OK, so, this is not specific to this episode, but more generally: my roommate and I decided, a couple of weeks ago, to embark upon a massive binge-rewatch of Buffy the Vampire Slayer. I’ve tweeted a couple of my other takeaways already, but, since “my new appreciation for Armin Shimerman’s performance” is something of a recurring theme on this blog, I wanted to note that the Buffy rewatch has only reinforced that appreciation. The mountain of makeup he’s wearing on DS9 as compared to BtVS is practically the least of the differences; prosthetics notwithstanding, his performance is just so different — it’s only the occasional line reading where I’m like “oh yeah, I hear it, that’s Quark”.
(Slightly more relevant to this episode specifically was the realization that my love for a certain type of villain-hero dynamic can almost certainly be traced to the fact that my two favorite shows of my tween and teen years were Deep Space Nine and Buffy the Vampire Slayer, because whew.)
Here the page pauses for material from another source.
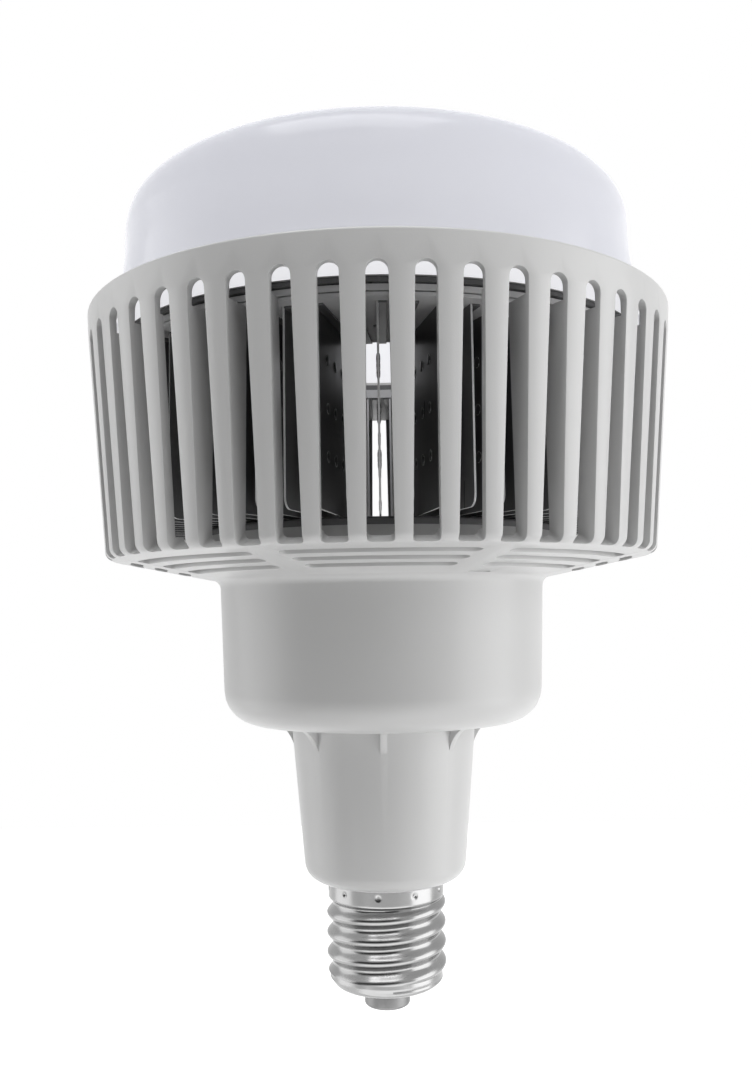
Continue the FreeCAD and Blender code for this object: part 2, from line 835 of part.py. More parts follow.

- Fun fact: “The Visitor” was originally going to be the fourth episode in the season, rather than the third, but Colm Meaney had a movie filming and they had to shuffle the schedules. That means that the original plan was to go from the tender, poignant story of love between father and child to, uh, Dukat and Ziyal.
- I was watching this episode with my roommate, as I usually do, and she audibly and involuntarily gagged at the end, when Dukat got way into Kira’s personal space for his “I’ll let you know”.
- Jadzia’s face when she and Kira run into Dukat at the end is priceless, she is so into the drama and you know what, I relate.
- OK, we all know I am not the biggest Odo fan, but his interaction with Kira is really lovely.
- The fact that Sisko calls Kira “Nerys” when he comes to talk to her about the trip, ahhhhhhh my emotions
- WHEW, Dukat. Just…whew.
- This shot definitely awakened something in me in my early teens. I’m not proud of it, but there it is.
- Dax remains incredibly horny for drama. As does everyone else on the station, really, but especially Dax, bless her.